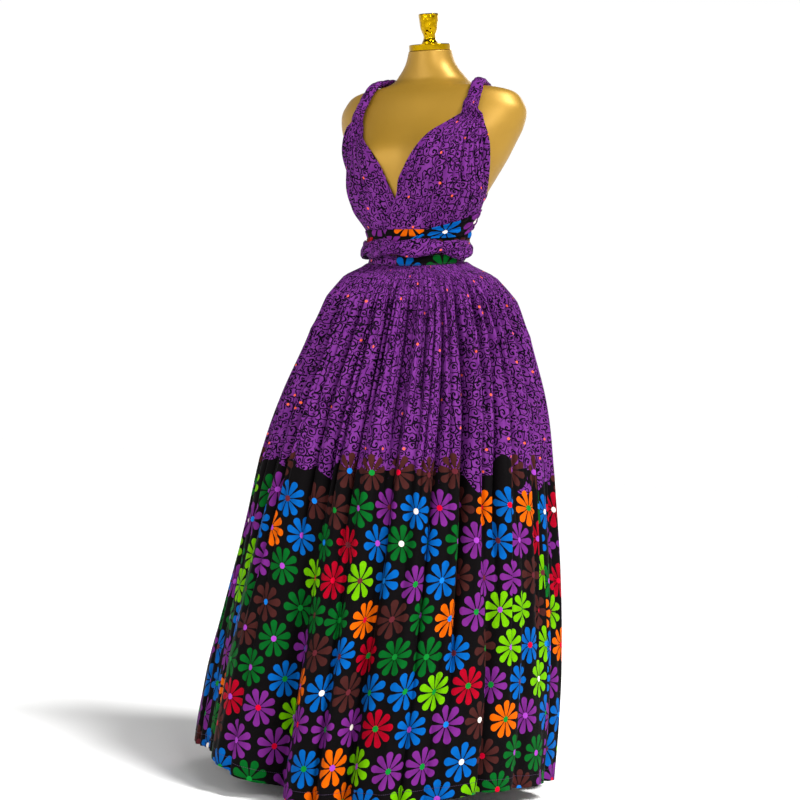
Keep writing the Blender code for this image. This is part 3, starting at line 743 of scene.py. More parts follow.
def wax_print():
    """Plain-weave cotton, wax printed: even colour with a slight sheen, curls above and daisies below."""
    material, tree, shader = new_material("printed_cotton")
    cloth = add(tree, "ShaderNodeUVMap", uv_map="cloth").outputs[0]
    axes = add(tree, "ShaderNodeSeparateXYZ", {0: cloth})
    along, up = axes.outputs[0], axes.outputs[1]

    # The ground: two purples that run into each other, and dark curls whose lines waver by a few mm.
    waver = add(tree, "ShaderNodeTexNoise", {"Vector": cloth, "Scale": 48.0, "Detail": 1.0})
    centred = add(
        tree, "ShaderNodeVectorMath", {0: waver.outputs["Color"], 1: (0.5, 0.5, 0.5)}, operation="SUBTRACT"
    )
    scaled = add(
        tree, "ShaderNodeVectorMath", {0: centred.outputs[0], 1: (0.012, 0.012, 0.0)}, operation="MULTIPLY"
    )
    warped = add(tree, "ShaderNodeVectorMath", {0: cloth, 1: scaled.outputs[0]}, operation="ADD").outputs[0]
    lines = curls(tree, cloth, warped)
    patches = add(tree, "ShaderNodeTexNoise", {"Vector": cloth, "Scale": 30.0, "Detail": 2.0})
    purple = add(
        tree,
        "ShaderNodeMix",
        {0: patches.outputs[0], 6: chosen().ground_dark, 7: chosen().ground_light},
        data_type="RGBA",
    ).outputs[2]
    ground = add(
        tree, "ShaderNodeMix", {0: lines, 6: purple, 7: linear("#0A020E")}, data_type="RGBA"
    ).outputs[2]
    # Sparse coral dots, about 5 mm across.
    dots = add(
        tree,
        "ShaderNodeTexVoronoi",
        {"Vector": cloth, "Scale": 1 / DOTS["apart"], "Randomness": 1.0},
        voronoi_dimensions="2D",
    )
    reach = DOTS["radius"] / DOTS["apart"]
    on_dot = add(
        tree, "ShaderNodeMath", {0: dots.outputs["Distance"], 1: reach}, operation="LESS_THAN"
    ).outputs[0]
    dotted = add(
        tree, "ShaderNodeMix", {0: on_dot, 6: ground, 7: linear("#F4623E")}, data_type="RGBA"
    ).outputs[2]

    # The border: black with daisies, whose upper edge is ragged.
    daisies = [daisy_rows(tree, along, up, every_other) for every_other in (0, 1)]
    ragged = add(
        tree,
        "ShaderNodeTexNoise",
        {"W": along, "Scale": 11.0, "Detail": 1.0},
        noise_dimensions="1D",
    )
    known = work_out(
        tree,
        (
            ("edge", "MULTIPLY_ADD", "ragged", 0.12, BORDER_TOP - 0.066),
            ("low", "LESS_THAN", "up", "edge"),
            ("low_or_even", "MAXIMUM", "low", "even"),
            ("below", "MAXIMUM", "low_or_even", "odd"),
        ),
        {"ragged": ragged.outputs[0], "up": up, "even": daisies[0][2], "odd": daisies[1][2]},
    )
    colour = add(
        tree, "ShaderNodeMix", {0: known["below"], 6: dotted, 7: chosen().border_ground}, data_type="RGBA"
    ).outputs[2]
    for petals, mask, _ in daisies:
        colour = add(tree, "ShaderNodeMix", {0: mask, 6: colour, 7: petals}, data_type="RGBA").outputs[2]

    # At scale 1 a wave texture has a band every TURN / 20, so its scale comes from the pitch.
    bands = {"Scale": TURN / 20 / THREAD_PITCH, "Distortion": 0.6, "Vector": cloth}
    warp = add(tree, "ShaderNodeTexWave", bands, bands_direction="X")
    weft = add(tree, "ShaderNodeTexWave", bands, bands_direction="Y")
    creases = add(
        tree, "ShaderNodeTexNoise", {"Vector": cloth, "Scale": 38.0, "Detail": 3.0, "Roughness": 0.55}
    )
    known = work_out(
        tree,
        (
            ("weave", "MULTIPLY", "warp", "weft"),
            ("height", "MULTIPLY_ADD", "creases", 8.0, "weave"),
            ("rough", "MULTIPLY_ADD", "creases", 0.16, 0.56),
        ),
        {"warp": warp.outputs["Fac"], "weft": weft.outputs["Fac"], "creases": creases.outputs[0]},
    )
    bump = add(tree, "ShaderNodeBump", {"Strength": 0.35, "Distance": 0.0004, "Height": known["height"]})
    tree.links.new(colour, shader.inputs["Base Color"])
    tree.links.new(known["rough"], shader.inputs["Roughness"])
    tree.links.new(bump.outputs[0], shader.inputs["Normal"])
    shader.inputs["Sheen Weight"].default_value = 0.01
    shader.inputs["Sheen Roughness"].default_value = 0.4
    shader.inputs["Specular IOR Level"].default_value = 0.03
    return material


def satin_gold():
    """Moulded plastic sprayed pearl gold: a soft wide gloss, fine flake and a few faint rubbed places."""
    material, tree, shader = new_material("satin_gold_plastic")
    place = add(tree, "ShaderNodeTexCoord").outputs["Object"]
    clouds = add(tree, "ShaderNodeTexNoise", {"Vector": place, "Scale": 9.0, "Detail": 3.0})
    flake = add(tree, "ShaderNodeTexNoise", {"Vector": place, "Scale": 1400.0, "Detail": 1.0})
    colour = add(
        tree,
        "ShaderNodeMix",
        {0: clouds.outputs[0], 6: chosen().form_dark, 7: chosen().form_light},
        data_type="RGBA",
    ).outputs[2]
    known = work_out(
        tree,
        (("rough", "MULTIPLY_ADD", "clouds", 0.10, 0.42),),
        {"clouds": clouds.outputs[0]},
    )
    bump = add(tree, "ShaderNodeBump", {"Strength": 0.05, "Distance": 0.0002, "Height": flake.outputs[0]})
    tree.links.new(colour, shader.inputs["Base Color"])
    tree.links.new(known["rough"], shader.inputs["Roughness"])
    tree.links.new(bump.outputs[0], shader.inputs["Normal"])
    shader.inputs["Metallic"].default_value = 0.45
    shader.inputs["Coat Weight"].default_value = 0.05
    shader.inputs["Coat Roughness"].default_value = 0.30
    return material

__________

Given request:
Only the lines from the start of the data to the line holding "along, up = axes.outputs[0], axes.outputs[1]" are wanted; return them exactly, both ends included.

Full answer:
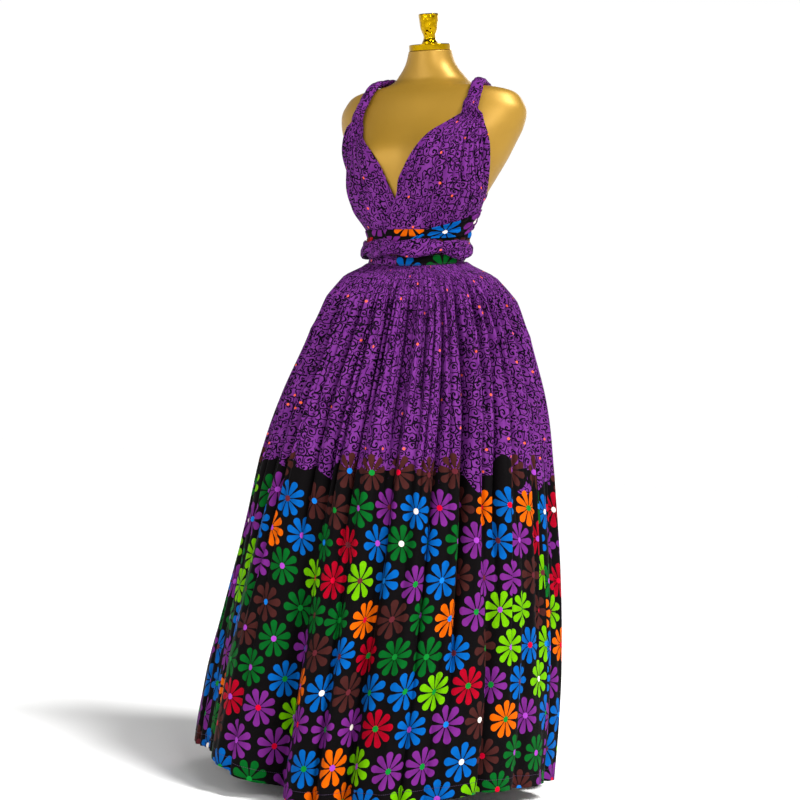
Keep writing the Blender code for this image. This is part 3, starting at line 743 of scene.py. More parts follow.
def wax_print():
    """Plain-weave cotton, wax printed: even colour with a slight sheen, curls above and daisies below."""
    material, tree, shader = new_material("printed_cotton")
    cloth = add(tree, "ShaderNodeUVMap", uv_map="cloth").outputs[0]
    axes = add(tree, "ShaderNodeSeparateXYZ", {0: cloth})
    along, up = axes.outputs[0], axes.outputs[1]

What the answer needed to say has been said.